По словам художницы, связь будущего произведения с «Кавказской Ривьерой» сильно истончилась, и она покинула сочинский проект. Тем не менее Евгения Мальцева продолжила работать над картиной — вскоре, еще в процессе исполнения замысла, картина была зарезервирована для коллекции Марата Ахметшина.
«Русская хтонь» в выставочном пространстве подается зрителю в совокупности с песней «Русское небо» ижевской группы «Удмуртская тоска». По словам Евгении Мальцевой, песня и картина, которые создавались параллельно и практически по соседству, удивительным образом описывают и дополняют друг друга. Песня, вдохновленная колыбельным фольклором и использующая его лекала, по-своему фиксирует убаюкивающее постоянство временного и обрыв бескрайнего в глубине человеческой души. При этом мотивы песни интересно резонируют с контекстом «Русской хтони» — например, с решением, близким по духу к Фрэнсису Бэкону, свести на нет лицо центральной фигуры. Это не только красноречиво описывает обнуляемую личность, которая пытается оторваться от условной земли к не менее условному небу (не исключен также обратный вектор движения), но и фиксирует существенную мысль о том, что само вознесение — это, мягко говоря, болезненный процесс, способный протекать неизвестное количество времени.

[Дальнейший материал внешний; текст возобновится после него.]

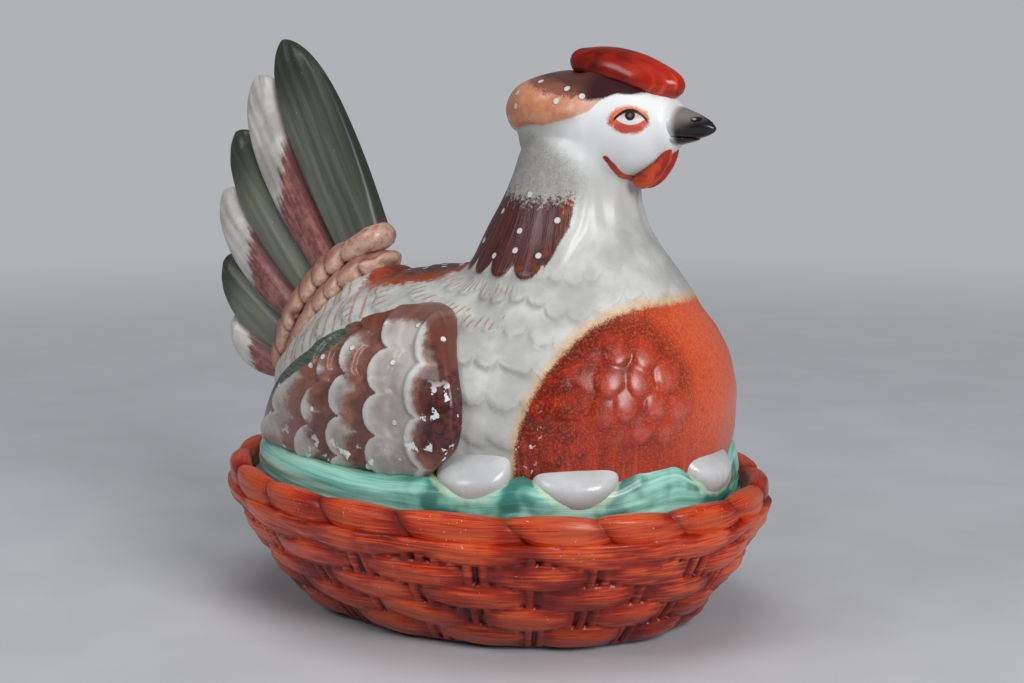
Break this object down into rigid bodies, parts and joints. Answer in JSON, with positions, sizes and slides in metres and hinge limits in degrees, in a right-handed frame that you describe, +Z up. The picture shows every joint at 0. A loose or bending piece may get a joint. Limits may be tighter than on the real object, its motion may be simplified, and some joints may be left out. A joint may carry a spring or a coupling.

Важно обратить внимание и на то, что большая часть выставленных произведений выполнена на дереве. Этот выбор продиктован в первую очередь самим материалом: дерево — сакральный символ, и обращение к нему выглядит логичным, учитывая, например, что еще один поклонник Бэкона Дэвид Линч изрядную долю вещества «Твин Пикса» построил именно вокруг леса и лесопилки.
«После «Духовной брани» я думала, как работать дальше, но не хотела углубляться дальше в иконопись, — вспоминает Евгения Мальцева. — Для меня был важен материал как сущность. Что можно делать с деревом? Обугливать, сверлить, красить, резать — и совмещать все эти приемы. В дедушкиной квартире в Ижевске я случайно нашла деревянную основу под зеркало, — и стало отчетливо понятно, что все ответы передо мной, здесь и сейчас».

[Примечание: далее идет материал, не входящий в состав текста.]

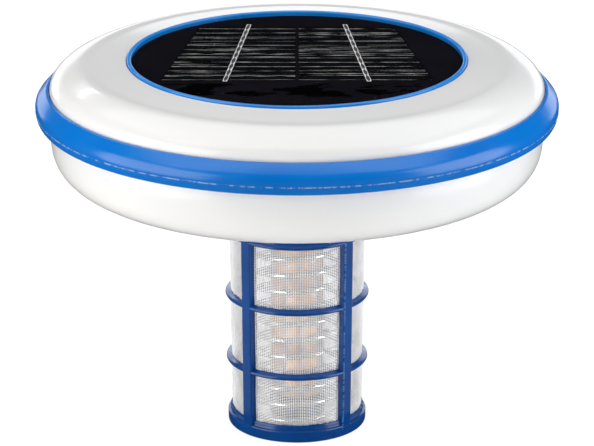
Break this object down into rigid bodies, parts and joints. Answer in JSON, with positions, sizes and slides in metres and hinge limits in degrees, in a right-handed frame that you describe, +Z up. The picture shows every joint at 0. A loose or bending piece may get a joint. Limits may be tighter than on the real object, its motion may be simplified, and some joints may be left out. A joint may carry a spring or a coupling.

Стоит подчеркнуть, что частью восприятия работ Евгении Мальцевой становится их околотактильность. Во многом это ощущение продиктовано обугленностью и выломанными наружу костями деревянного полотна. При этом сами изображения, несмотря на свой размер, обладают юркой способностью нарушать дистанцию до зрителя. Так, например, это касается двух «Черных Мадонн», стареющие простыни на которых могут неуловимо менять облик портретов, стоит только отвернуться. Схожее впечатление оставляет и персонаж «Русской хтони», чей глаз вихрем вкручен в изображение: слишком знакомое уличное нахальство на его лице воспринимается без отрыва от потенциальной легкости преодоления хрупкой текстуры во имя приключений «за гаражами». Это не столько добавляет погружения на глубину человеческой природы, сколько говорит о крайней близости этой чугунной метафизики к самому зрителю. И в этих гипнотических условиях важно не только узнать изображенную тьму, но и признать в ней часть себя. Только тогда в бездне можно будет различить звезды, цвет и оттенки. Ведь, в конце концов, как еще высекать свет, если не из окружающей тьмы.